Bringing us back to the Vantage V8, another of Palmer’s realized dreams. It was often described as the first British supercar, and offered elegant proof that Aston was able to keep pace with the dramatic spike in power outputs that occurred in the second half of the 1970s, while still being the sort of gentleman’s expresses that had made the company famous. Introduced in 1977, the Vantage—which was based on the existing V8 Saloon (Aston refused to use the vulgar term “coupe”)—had 375 horsepower thanks to a reworked version of the company’s 5.3-liter V-8. A contemporary Porsche 911 Turbo made do with just 300. Like all Aston’s period engines this one was hand-built and we’re told that the man who constructed it, according to the plate it still carries, Terry Durston, is still alive. Palmer is planning a meet-up.

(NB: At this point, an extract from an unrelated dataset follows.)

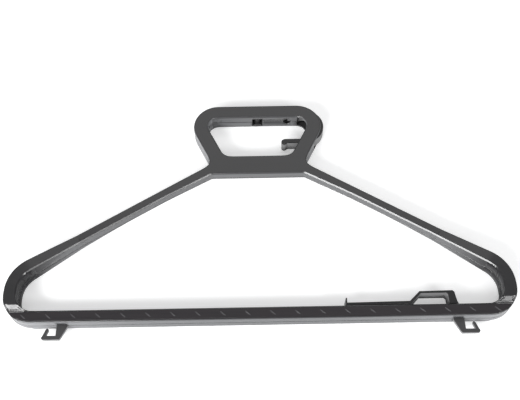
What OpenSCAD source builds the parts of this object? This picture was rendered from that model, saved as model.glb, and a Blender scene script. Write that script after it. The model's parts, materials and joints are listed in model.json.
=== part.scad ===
// Trouser hanger lying on its back: X runs across it, Y from the bar to the
// handle, and Z out of its face. The two moulded halves meet on a seam plane.

/* [Overall] */
// Width across the shoulder ends
hanger_w = 437; // [410:1:480]
// Slope of the arms in degrees
arm_slope = 31.7; // [28:0.1:35]
// Depth of the bar and the handle
body_t = 16; // [15:0.5:18]
// Height of the shoulder ends over the bar's face
end_up = 3.5; // [2:0.5:5]
// Wall of the two halves
wall = 1.7; // [1.5:0.1:1.9]

/* [Trouser bar] */
// Height of the bar
bar_h = 11; // [10:0.5:13]

/* [Shoulder ends] */
// Outer radius of the corner next to the bar
low_r = 25; // [22:0.5:28]
// Outer radius of the corner next to the arm
high_r = 32.5; // [29:0.5:36]
// Straight length between the two corners
end_rise = 4; // [3.6:0.1:8]
// Length of the ramp from the bar up to the raised face
ramp_run = 5; // [4:0.5:8]

/* [Arms] */
// Width of an arm
arm_w = 8.2; // [7.4:0.1:9]
// Length over which the shoulder end narrows and its face comes down to the arm
swell_run = 50; // [40:1:70]
// Width of an arm where it meets the plate
neck_w = 10.6; // [10:0.1:12]
// Length over which an arm widens towards the plate
neck_run = 60; // [40:1:70]
// Thickness of the rear half along an arm
cover_t = 1.2; // [1:0.1:1.5]
// Length over which the rear half thins from the shoulder end to that
thin_run = 100; // [90:1:120]

/* [Head] */
// Width across the handle
handle_w = 123.4; // [118:0.1:132]
// Height of the head, from the plate's lower edge to the top of the handle
head_h = 78.4; // [75:0.2:84]
// Height of the plate that the arms run into
plate_h = 20.2; // [18:0.2:22]
// Width of the plate's lower edge
plate_w = 89; // [80:1:92]
// Height of the plate's lower edge over the arms' inner edges
plate_up = 1.2; // [0.6:0.1:2]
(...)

This Vantage has subsequently been upgraded to the later “X-pack” specification, boosting power to a claimed 403 horsepower, and also has changed color at some point; it was brown when it originally left Newport Pagnell but has been repainted in this equally period-appropriate shade of green. In every other regard it feels factory fresh, its originality proved by a leather-bound folder attesting that it scored the highest grade in Aston’s recently launched Assured Providence program. There’s even a period radio-cassette deck at the bottom of the button-strewn dashboard. We ask Palmer if he is planning to replace this with something more modern.
“Of course not,” he says, seemingly shocked at the very suggestion, “I’ve still got my cassettes. I’m going to listen to The Stranglers on it.”
Palmer looks remarkably calm sitting in the passenger seat of his box-fresh six-figure sportscar for what he tells us is the first time. The Vantage feels impressively modern, and doesn’t need excuses made for it. There’s no low-down hesitancy, despite breathing through four carburetors that sit in the heat-soaked vee of the engine. There’s a dogleg manual gearbox, which Palmer admits served as partial inspiration for the decision to offer a similar shift pattern for the newly launched Vantage S V12 manual, and it shifts cleanly and accurately; although the clutch is heavy it’s easy to modulate. The power steering feels good too, with far more weight than the finger-light assistance that was common in the ’70s.
The Vantage is happy to keep up with traffic while being driven on little more than the engine’s prodigious low-end torque, but that’s clearly not enough for Palmer, who admonishes us to push harder. It soon transpires that the engine is equally keen to rev, and by 4000 rpm it’s starting to feel fast for 2016, with another two grand still to come. In 1977 it must have been like the hyperdrive universe blurring in that year’s big cinematic hit, Star Wars. Palmer admits that he narrowly avoided getting caught by one of the UK’s robot armies of speed cameras the first time he drove the car.
As to present-day Aston, things are developing quickly. The new DB11 is the first in a series of new cars, one that will see the entire model lineup revamped in the next three years. The replacement for the current Vantage will follow next year, using the twin-turbocharged AMG V-8 that Aston has licensed from Mercedes-AMG. After swapping places to put Palmer at ease by letting him drive his own car, it’s time to ask the question: Will the famous name live on?
“That decision hasn’t been taken yet,” Palmer says, deadpan “but we’d be mad to walk away from heritage like this, wouldn’t we?”